Это удивительная женщина. Меня всегда окружали женщины неординарные. Первой среди них была, конечно, моя мать. Мои сестры, по своей преданности общему делу и своему брату, олицетворяющему для них это дело, являют пример поразительной самоотверженности. Я уже не говорю о народной героине и революционерке Вере Засулич, о замечательной Розе Люксембург и героической Кларе Цеткин. Я здесь не вспоминаю одного из ближайших друзей моей последней поры — Инессу Арманд. Помню ее живой, и помню ее похороны… Жены моих друзей и соратников-революционеров тоже являют собой удивительные примеры. Но на первое место среди этих замечательных женщин я всегда буду ставить Надежду Константиновну.
Духовный облик моей собственной жены возник в своей завершенности для меня совсем не сразу. Я помню — это письмо попало мне в руки много позже, — как Надежда Константиновна объясняла моей младшей сестричке Марии Ильиничне, Маняше, что стоит за нашим выбором жизненного пути. Но свой выбор необходимо сделать каждому. Только этот выбор в юности может хоть как-то предопределить такое редкодостижимое счастье — читай: особое душевное равновесие и удовлетворение от поступков собственных и твоих близких. Так вот, эти письма ярче всего обрисовывают саму Надежду Константиновну, ее внутренний мир. Впрочем, я бы так, как ответила на вопросы сестрички Надежда Константиновна, ответить не смог. У женщин в душах идет особая, часто непостижимая для нас, мужчин, духовная работа, мир ее более утончен и искренен, а понять его необходимо — это душевный мир половины человечества.
«Читая твое письмо к Володе, где ты спрашиваешь его, куда тебе поступить, я вспомнила, как металась в твои годы. То решила в сельские учительницы идти, но не умела места найти и стремилась в провинцию. Потом, когда Бестужевские курсы открылись, я на них поступила, думала, сейчас там мне расскажут о всем том, что меня интересует, и, когда там заговорили совсем о другом, бросила курсы. Одним словом, я металась совершенно беспомощно.
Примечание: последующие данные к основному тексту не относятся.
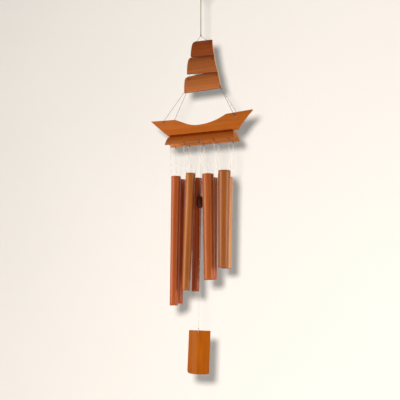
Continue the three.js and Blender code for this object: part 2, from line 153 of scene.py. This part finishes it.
class Nodes:
    """A material's node tree, with short calls for the nodes that the materials here use."""

    def __init__(self, name):
        self.material = bpy.data.materials.new(name)
        self.material.use_nodes = True
        self.tree = self.material.node_tree
        self.shader = self.tree.nodes["Principled BSDF"]
        self.output = self.tree.nodes["Material Output"]
        self.place = self.add("TexCoord").outputs["Object"]

    def add(self, kind, values=None, **settings):
        node = self.tree.nodes.new("ShaderNode" + kind)
        for key, value in settings.items():
            setattr(node, key, value)
        for key, value in (values or {}).items():
            self.feed(node, key, value)
        return node

    def feed(self, node, key, value):
        if isinstance(value, bpy.types.NodeSocket):
            self.tree.links.new(value, node.inputs[key])
        else:
            node.inputs[key].default_value = value

    def set(self, values):
        for key, value in values.items():
            self.feed(self.shader, key, value)
        return self.material

    def noise(self, size, detail=3, seed=0.0, roughness=0.5):
        """Noise whose lumps have this size in metres, along X, Y and Z."""
        mapping = self.add("Mapping", {
            "Vector": self.place, "Location": (seed, seed, seed), "Scale": [1 / s for s in size],
        })
        values = {"Vector": mapping.outputs[0], "Scale": 1.0, "Detail": detail}
        return self.add("TexNoise", {**values, "Roughness": roughness}).outputs["Fac"]

    def cells(self, size):
        """Distance from the middle of cells of this size in metres."""
        values = {"Vector": self.place, "Scale": 1 / size}
        return self.add("TexVoronoi", values).outputs["Distance"]

    def ramp(self, factor, stops):
        node = self.add("ValToRGB", {"Fac": factor})
        elements = node.color_ramp.elements
        while len(elements) < len(stops):
            elements.new(0.5)
        for element, (position, colour) in zip(elements, stops):
            element.position = position
            element.color = colour
        return node.outputs["Color"]

    def spread(self, factor, low, high, start=0.3, end=0.7):
        """A value that goes from low to high as the factor goes from start to end."""
        values = {"Value": factor, "From Min": start, "From Max": end}
        return self.add("MapRange", {**values, "To Min": low, "To Max": high}).outputs[0]

    def mix(self, factor, first, second, blend="MIX"):
        node = self.add("Mix", data_type="RGBA", blend_type=blend)
        for index, value in ((0, factor), (6, first), (7, second)):
            self.feed(node, index, value)
        return node.outputs[2]

    def bump(self, height, strength, depth):
        values = {"Height": height, "Strength": strength, "Distance": depth}
        return self.add("Bump", values).outputs["Normal"]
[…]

Только в 21 год я услыхала, что существуют какие-то «общественные науки», а до тех пор серьезное чтение мне представлялось в образе чтения по естествознанию или истории, и я бралась то за какого-нибудь Россмеслера, то за историю Филиппа II Испанского… «Хлебное занятие», не знаю, стоит ли к нему готовиться, думаю, не стоит, а если понадобятся деньги, поступить на какую-нибудь железную дорогу, по крайней мере отзвонил положенные часы, и заботушки нет никакой, вольный казак, а то всякие педагогики, медицина и т. п. захватывают человека больше, чем следует. На специальную подготовку время жаль затрачивать, когда так многое хочется и надо знать, а вот знание языков всегда тебе будет куском хлеба. Вот нам с Володей с языками беда, оба плоховато их знаем, возимся с ними, возимся, а все знаем плохо. Опять принялись за английский. Который это уже раз».
Она приехала в Шушенское — эта дата не забудется — 7 мая 1898 года. Я уже год здесь, в ссылке. Приехала со своей матерью, моей теперь уже тещей, Елизаветой Васильевной. А я как раз был на охоте!
Если бы кто-нибудь знал, что такое настоящее одиночество, особенно когда оно среди людей. Одиночество человека, выброшенного из большой столичной жизни, из жизни общественной, наполненной чувством, опасностью и интеллектуальной работой, когда загораешься подчас от чужой мысли, от своевременно прочитанной газетной страницы или книги. Это постоянное, как зуд, шуршание зимнего ветра за стеной, бег ночных облаков в пронзительном свете луны, собачьи перебрехи и на мгновение вспыхивающая от движения воздуха в остывающей избе лампа. Не буду дальше писать и диктовать в несвойственном мне стиле. Пытка одиночеством — вот что такое ссылка.